Stibbe represents 222 school boards in successful Council of State proceedings on €250 million outstanding school funding
On 25 March 2026, the Administrative Jurisdiction Division of the Council of State upheld the ruling of the Midden-Nederland District Court, which had previously ruled that the State Secretary for Education, Culture and Science must pay 7.12% in outstanding funding from 2022 to primary schools. Stibbe represented the 222 school boards in these proceedings.
Background: change in funding system
The funding shortfall arose in the last five months of 2022, during the transition from a school-year to a calendar-year funding system. Primary schools receive a monthly payment from the Ministry, intended, amongst other things, to fund staff costs. Until July 2022, the required funding was calculated on a school-year basis. In the first five months of the school year (August to December), schools received 7.12% less than they were entitled to – a shortfall that was compensated for by additional funding later in the school year (from January to July).
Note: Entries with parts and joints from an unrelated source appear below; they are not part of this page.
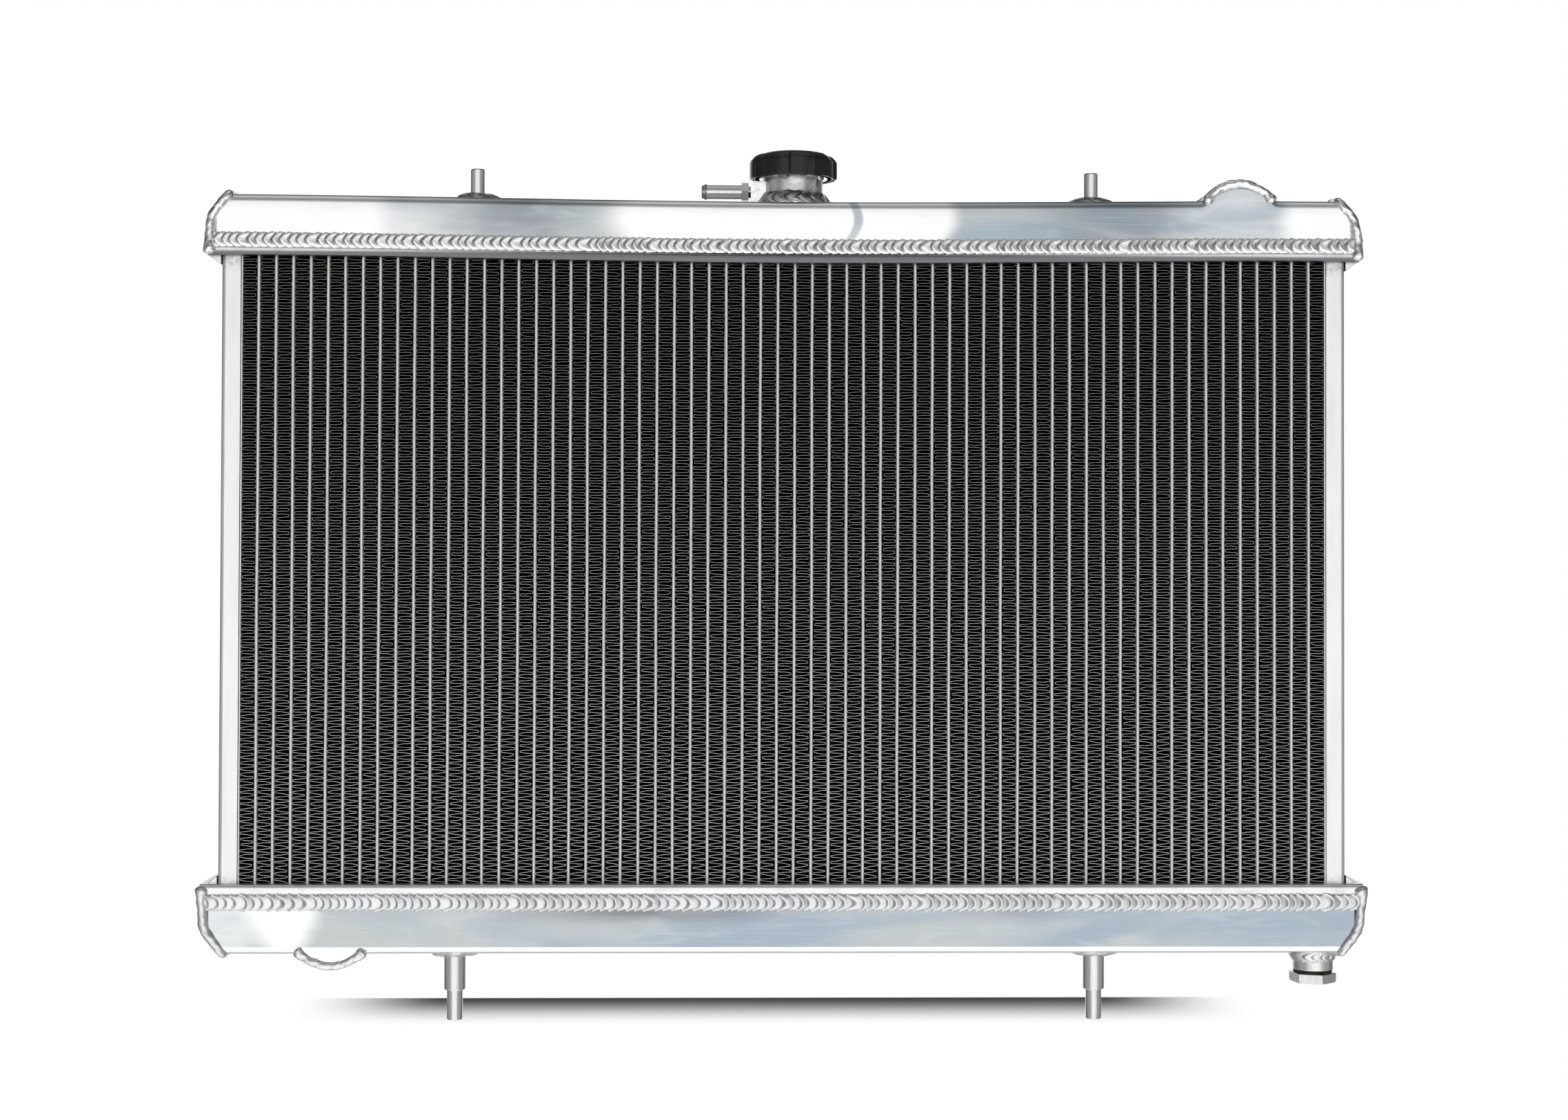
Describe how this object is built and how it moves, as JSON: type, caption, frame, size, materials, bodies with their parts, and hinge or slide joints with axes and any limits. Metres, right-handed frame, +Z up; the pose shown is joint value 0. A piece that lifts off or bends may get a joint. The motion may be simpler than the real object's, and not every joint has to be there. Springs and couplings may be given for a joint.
{
  "type": "car radiator",
  "caption": "Welded aluminium downflow car radiator with a bayonet pressure cap, overflow nipple, rear hose pipes, locating pins and a screw drain plug.",
  "frame": {"origin": "on the core's middle lines in width and depth, level with the shoulders of the two lower pins", "axes": "+X to the right seen from the grille side, +Y back to the engine, +Z up"},
  "size_m": [0.679, 0.1013, 0.5144],
  "materials": {
    "polished_aluminium": "polished sheet",
    "satin_aluminium": "satin, as machined and welded",
    "core_aluminium": "furnace brazed, matt",
    "spring_steel": "bright stainless",
    "valve_brass": "turned",
    "black_plastic": "black, half gloss",
    "black_rubber": "matt"
  },
  "bodies": {
    "radiator": {"core": "core_aluminium", "side_strip_left": "core_aluminium", "side_strip_right": "core_aluminium", "side_plate_left": "satin_aluminium", "side_plate_right": "satin_aluminium", "top_header": "satin_aluminium", "bottom_header": "satin_aluminium", "top_tank": "polished_aluminium", "bottom_tank": "polished_aluminium", "top_tank_end_left": "satin_aluminium", "top_tank_end_right": "satin_aluminium", "bottom_tank_end_left": "satin_aluminium", "bottom_tank_end_right": "satin_aluminium", "corner_gusset_top_left": "satin_aluminium", "corner_gusset_top_right": "satin_aluminium", "corner_gusset_bottom_left": "satin_aluminium", "corner_gusset_bottom_right": "satin_aluminium", "inlet_pipe": "satin_aluminium", "outlet_pipe": "satin_aluminium", "top_pin_left": "satin_aluminium", "top_pin_right": "satin_aluminium", "lower_pin_left": "satin_aluminium", "lower_pin_right": "satin_aluminium", "filler_neck": "satin_aluminium", "overflow_fitting": "satin_aluminium", "drain_boss": "satin_aluminium"},
    "drain_ring": {"drain_seal": "black_rubber"},
    "drain_screw": {"drain_plug": "satin_aluminium"},
    "cap_insert": {"cap_stem": "valve_brass", "cap_gasket": "black_rubber", "pressure_spring": "spring_steel"},
    "cap": {"cap_cover": "black_plastic", "cap_shell": "spring_steel"},
    "pressure_valve": {"pressure_plate": "valve_brass", "pressure_seal": "black_rubber", "vacuum_spring": "spring_steel"},
    "vacuum_poppet": {"vacuum_valve": "valve_brass"}
  },
  "joints": [
    {"name": "cap_lift", "type": "slide", "parent": "radiator", "child": "cap_insert", "axis": [0, 0, 1], "range_m": [0, 0.06]},
    {"name": "cap_turn", "type": "hinge", "parent": "cap_insert", "child": "cap", "pos_m": [0.0045, 0, 0.4862], "axis": [0, 0, -1], "range_deg": [0, 90]},
    {"name": "pressure_valve_lift", "type": "slide", "parent": "cap_insert", "child": "pressure_valve", "axis": [0, 0, 1], "range_m": [0, 0.003], "stiffness_N_per_m": 2000, "deforming": ["pressure_spring"]},
    {"name": "vacuum_valve_drop", "type": "slide", "parent": "pressure_valve", "child": "vacuum_poppet", "axis": [0, 0, -1], "range_m": [0, 0.0015], "stiffness_N_per_m": 300, "deforming": ["vacuum_spring"]},
    {"name": "drain_travel", "type": "slide", "parent": "radiator", "child": "drain_ring", "axis": [0, 0, -1], "range_m": [0, 0.0091]},
    {"name": "drain_turn", "type": "hinge", "parent": "drain_ring", "child": "drain_screw", "pos_m": [0.315, -0.008, 0.0237], "axis": [0, 0, -1], "range_deg": [0, 2160]}
  ],
  "couplings": [
    {"joint": "drain_travel", "follows": "drain_turn", "m_per_rad": 0.00023873}
  ]
}
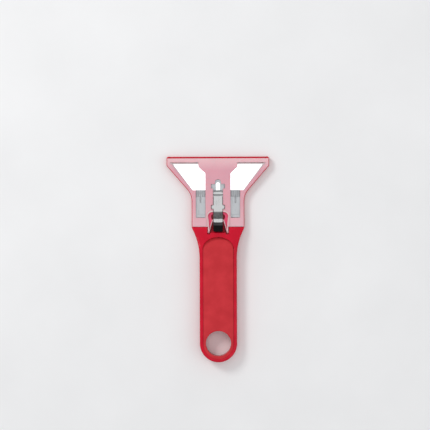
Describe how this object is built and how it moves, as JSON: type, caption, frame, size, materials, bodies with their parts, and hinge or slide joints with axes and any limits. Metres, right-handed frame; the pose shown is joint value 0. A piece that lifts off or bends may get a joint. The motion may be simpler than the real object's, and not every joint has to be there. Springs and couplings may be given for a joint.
{
  "type": "retractable blade scraper",
  "caption": "Hand scraper for ceramic hobs: a wide blade slides out of a flared head under a windowed hinged cover, worked by a sprung thumb button on a flat handle with a hanging hole.",
  "frame": {"origin": "centre of the outline on the plane that the scraper's back rests on", "axes": "+Y along the scraper from the hanging hole to the blade mouth, +Z out of the front face, +X across"},
  "size_m": [0.0672, 0.1344, 0.011],
  "materials": {
    "red_plastic": "gloss moulded plastic",
    "red_grip": "matt soft grip",
    "pink_cover": "translucent milky pink",
    "blade_steel": "bright rolled steel",
    "sheet_steel": "zinc plated sheet",
    "spring_steel": "satin spring steel",
    "rivet_steel": "satin",
    "black_plastic": "satin black moulded plastic"
  },
  "bodies": {
    "handle": {"handle_body": "red_plastic", "grip_pad_front": "red_grip", "grip_pad_back": "red_grip"},
    "cover": {"head_cover": "pink_cover"},
    "carriage": {"carrier_plate": "sheet_steel", "blade": "blade_steel", "blade_clip": "spring_steel", "clip_rivets": "rivet_steel"},
    "lever": {"lock_lever": "spring_steel", "thumb_button": "black_plastic"}
  },
  "joints": [
    {"name": "blade_slide", "type": "slide", "parent": "handle", "child": "carriage", "axis": [0, 1, 0], "range_m": [0, 0.0137]},
    {"name": "button_press", "type": "hinge", "parent": "carriage", "child": "lever", "pos_m": [0, 0.041, 0.00375], "axis": [-1, 0, 0], "range_deg": [-1.5, 7], "stiffness_Nm_per_rad": 0.4, "springref_deg": 7},
    {"name": "cover_hinge", "type": "hinge", "parent": "handle", "child": "cover", "pos_m": [0, 0.0179, 0.0048], "axis": [1, 0, 0], "range_deg": [0, 95]}
  ]
}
With effect from 1 January 2023, a new funding system was introduced under the Funding Simplification Act, under which schools are funded on a calendar-year basis. Due to the system change, the State Secretary had to calculate the funding for August to December 2022 (the transition period) separately. The problem: the schools again received insufficient funding during that period, however, unlike under the previous system, there was no usual compensatory top-up of funding in the following months (January to July). This left the schools with a persistent shortfall of 7.12%.
Court and Council of State rule in favour of school boards
On 21 June 2024, the Midden-Nederland District Court ruled entirely in favour of the school boards (link). The Administrative Jurisdiction Division of the Council of State confirmed that ruling on 25 March 2026 (link), holding that the provisions of the transition regulation – under which the schools received only 34.55% funding for the period from August to December 2022 – are contrary to education legislation and are therefore non-binding.
What does this mean?
The State Secretary must now amend the transition regulation, issue new decisions for all the school boards concerned and pay the outstanding 7.12% in staff funding to all the school boards concerned. Stibbe is assisting the school boards with the implementation of the ruling.